1 We use the word “Hispanic” instead of “Latino” or “Latin American” throughout our article primarily because it most closely resembles the question asked by Add Health. The question asked is “Are you of Hispanic or Spanish origin?”

2 The data do not allow us to differentiate between ethnic background and national origin. We use ethnic background or ethnicity throughout the article as it most closely follows the wording of the survey question.

3 Mexican and Chicano respondents are collapsed into one category, “Mexican,” throughout the article. Although respondents from Puerto Rico are U.S. citizens by birthright, we determined their nativity status by using the same criteria employed for the rest of Hispanic national origins.
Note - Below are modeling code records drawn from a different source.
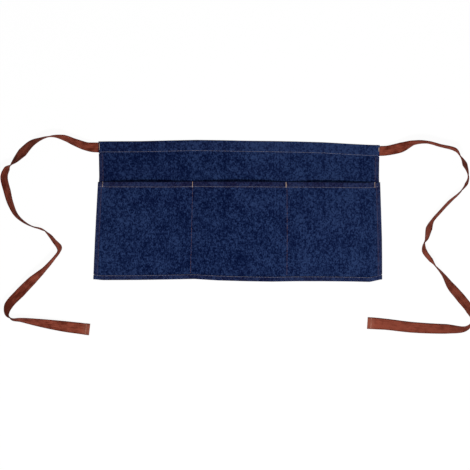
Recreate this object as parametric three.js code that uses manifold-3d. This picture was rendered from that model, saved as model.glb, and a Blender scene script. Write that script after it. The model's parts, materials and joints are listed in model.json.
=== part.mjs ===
// A denim waist apron with three pockets and two tie tapes, lying open on its back.
// Millimetres. +X runs along the waist, +Y from the hem to the waist, +Z up from the floor.
// The origin is on the floor, under the middle of the back panel.
import * as THREE from 'three';
import { mergeVertices } from 'three/addons/utils/BufferGeometryUtils.js';
import Module from 'manifold-3d';

const { clamp, degToRad, lerp, smoothstep } = THREE.MathUtils;

// Cloth
const cloth = 1.0; // one layer of denim
const hemThickness = 2.4; // three layers turned and pressed
const clearance = 0.3; // between layers that touch
const hemStep = 1.5; // over this width a turned hem falls to one layer
const settleRun = 16; // over this length cloth comes down from a fold to the floor
const wellPast = 1.0; // cloth starts to come down this far past the fold

// Body
const waistWidth = 591;
const hemWidth = 606;
const bodyHeight = 295;
const waistShift = 3; // the waist lies this far to the right of the hem
const sideHemWidth = 9.5;
const waistbandDepth = 24;
const seamAllowance = 11; // the back panel's top edge lies this far up inside the waistband
const bottomHemDepth = 9.5;

// Pockets
const pocketDrop = 86.5; // from the waist down to the mouths
const mouthHemDepth = 12;
const pocketOverhang = 2; // the pocket panel is this much wider on each side
const mouthGape = 10; // how far a mouth stands open at its middle
const archFullness = 0.65; // under 1 makes the arch of an open mouth flatter on top

// Ties
const tieLength = 820;
const tieWidth = 25;
const tieThickness = 1.2;
const tieRootWidth = 21; // where it is tucked and sewn in
const tieRootDrop = 13; // from the waist down to the middle of its root
const tieTuck = 50; // over this length from the root it opens out to its full width
const tieSeat = 14; // the length sewn inside the waistband

// How finely the cloth is divided
const columnsPerPocket = 9;
const rowsPerPanel = 8;
const settleSteps = 3;
const foldSteps = 5;
const stepsPerTieRow = 3;

// Rises of the two long edges and of the pocket mouths, as shares of the body's height. Cloth
// between the waistband and the bottom hem rises with the mouths, the more the nearer it lies.
const EDGE_WAVES = [
  { across: 0.0, waist: -0.003, mouth: 0.003, hem: 0.01 },
  { across: 0.03, waist: -0.002, mouth: 0.002, hem: 0.004 },
  { across: 0.15, waist: -0.001, mouth: 0.0, hem: 0.005 },
  { across: 0.25, waist: 0.004, mouth: -0.005, hem: 0.008 },
  { across: 0.35, waist: 0.008, mouth: -0.005, hem: 0.012 },
  { across: 0.43, waist: 0.006, mouth: -0.003, hem: 0.002 },
  { across: 0.53, waist: 0.002, mouth: 0.002, hem: -0.004 },
  { across: 0.62, waist: 0.0, mouth: 0.003, hem: -0.007 },
  { across: 0.7, waist: -0.003, mouth: 0.003, hem: -0.004 },
  { across: 0.8, waist: -0.009, mouth: 0.006, hem: -0.004 },
  { across: 0.9, waist: -0.021, mouth: 0.012, hem: -0.006 },
  { across: 0.96, waist: -0.027, mouth: 0.017, hem: -0.009 },
  { across: 1.0, waist: -0.029, mouth: 0.02, hem: 0.009 },
];

// How far each side has spread from the waist's width to the hem's, at shares of the way down.
const SIDE_FLARE = [
  { down: 0.0, left: 0.15, right: 0.32 },
  { down: 0.12, left: 0.06, right: 0.09 },
  { down: 0.26, left: 0.0, right: 0.0 },
  { down: 0.4, left: 0.22, right: 0.29 },
  { down: 0.55, left: 0.44, right: 0.61 },
  { down: 0.7, left: 0.65, right: 0.92 },
  { down: 0.84, left: 0.82, right: 1.0 },
  { down: 1.0, left: 1.0, right: 1.0 },
];

// The pockets, and how far across the body the seam on the right of each one lies.
const POCKETS = [
  { name: 'left', seam: 0.335 },
  { name: 'middle', seam: 0.671 },
  { name: 'right', seam: 1.0 },
];

// How open each pocket stands, at shares of its depth, as a share of the gape at a mouth.
const POCKET_GAPE = [
  { down: 0.0, left: 0.95, middle: 1.0, right: 0.9 },
  { down: 0.15, left: 1.0, middle: 1.0, right: 0.95 },
  { down: 0.45, left: 0.85, middle: 0.8, right: 0.8 },
  { down: 0.75, left: 0.5, middle: 0.55, right: 0.45 },
  { down: 1.0, left: 0.0, middle: 0.0, right: 0.0 },
];

// The ties' routes from the sides of the waistband, as shares of a tie's length: outwards, and
// down from the root. Roll is the tape's turn about its own length in degrees, 0 with one face
// up, 90 on its edge and 180 with the other face up.
const TIE_LEFT = [
  { out: 0.0, down: 0.0, roll: 0 },
  { out: 0.028, down: -0.002, roll: 40 },
  { out: 0.06, down: -0.013, roll: 54 },
  { out: 0.089, down: -0.025, roll: 63 },
  { out: 0.125, down: -0.029, roll: 90 },
  { out: 0.151, down: -0.021, roll: 106 },
  { out: 0.173, down: -0.01, roll: 125 },
  { out: 0.196, down: 0.013, roll: 141 },
  { out: 0.217, down: 0.036, roll: 113 },
  { out: 0.228, down: 0.046, roll: 90 },
  { out: 0.235, down: 0.054, roll: 64 },
  { out: 0.243, down: 0.075, roll: 55 },
  { out: 0.235, down: 0.113, roll: 56 },
  { out: 0.226, down: 0.145, roll: 63 },
  { out: 0.21, down: 0.176, roll: 74 },
  { out: 0.174, down: 0.203, roll: 90 },
  { out: 0.146, down: 0.211, roll: 98 },
  { out: 0.125, down: 0.227, roll: 77 },
  { out: 0.113, down: 0.242, roll: 72 },
  { out: 0.101, down: 0.257, roll: 64 },
  { out: 0.102, down: 0.268, roll: 78 },
  { out: 0.1135, down: 0.284, roll: 78 },
  { out: 0.139, down: 0.313, roll: 70 },
  { out: 0.1715, down: 0.343, roll: 46 },
  { out: 0.201, down: 0.373, roll: 39 },
  { out: 0.232, down: 0.408, roll: 47 },
  { out: 0.235, down: 0.431, roll: 76 },
  { out: 0.224, down: 0.442, roll: 100 },
  { out: 0.2, down: 0.444, roll: 110 },
  { out: 0.148, down: 0.452, roll: 133 },
  { out: 0.086, down: 0.461, roll: 156 },
  { out: 0.0235, down: 0.4685, roll: 168 },
];
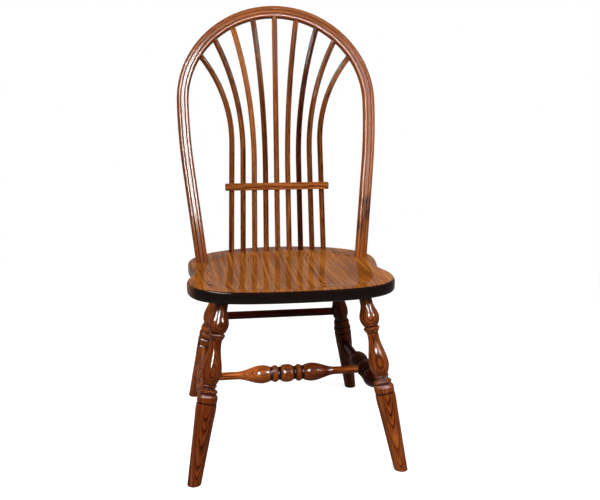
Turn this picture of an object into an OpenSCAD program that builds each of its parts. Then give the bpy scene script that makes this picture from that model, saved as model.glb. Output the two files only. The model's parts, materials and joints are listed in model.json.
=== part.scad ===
// Sheaf back side chair in stained oak: a bent bow and nine spindles over a scooped seat,
// on four splayed turned legs with an H of turned stretchers and a plain rail at the back.
// Millimetres, +Z up. The chair faces -Y, and +X is on the viewer's right.
// The origin is on the floor, under the middle of the space the chair takes up.

/* [Seat] */
// Height of the seat's flat deck above the floor
seat_h = 447; // [430:1:470]
// Thickness of the seat boards
seat_t = 32; // [30:0.5:38]
// Width across the two front lobes
seat_front_w = 495; // [485:1:520]
// Width across the two rear lobes
seat_rear_w = 482; // [472:1:500]
// Width at the waist between the lobes
seat_waist_w = 459; // [450:1:470]
// Reach of the seat in front of the bow's feet
seat_front_reach = 282; // [272:1:300]
// Reach of the seat behind the bow's feet
seat_back_reach = 145; // [138:1:160]
// Distance of the waist in front of the bow's feet
seat_waist_at = 94; // [84:1:104]
// Distance of the front lobes in front of the bow's feet
seat_lobe_at = 166; // [156:1:176]
// Depth of the scoop below the deck
scoop_depth = 8; // [4:0.5:10]
// Width of the scoop
scoop_w = 416; // [400:1:424]
// Reach of the scoop behind the bow's feet
scoop_back_reach = 66; // [56:1:72]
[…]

4 We believe that the multiracial identity of Hispanics is a complex question that needs to be explored in its own right, so we have omitted these respondents from our analyses. Tables on the socioeconomic characteristics of multiracial Hispanics are available upon request.

5 Although Puerto Ricans have U.S. citizenship, we believe that youths born in Puerto Rico more closely resemble first-generation Hispanic youth, and those who are born in the United States to mothers who were born in Puerto Rico are more similar to second-generation Hispanic youth.

6 Unfortunately, parents' education is the only proxy available in the questionnaire for socioeconomic status. We have chosen mother's education because there is less missing data, and because mothers play a more important role in the socialization of children than do fathers.

7 We have also run alternative models in which we control by the proportion of students of the same race and Hispanic origin only, and others in which we only include the proportion of same race (non-Hispanic). The coefficients of the predictive models do not change significantly. The tables are available upon request.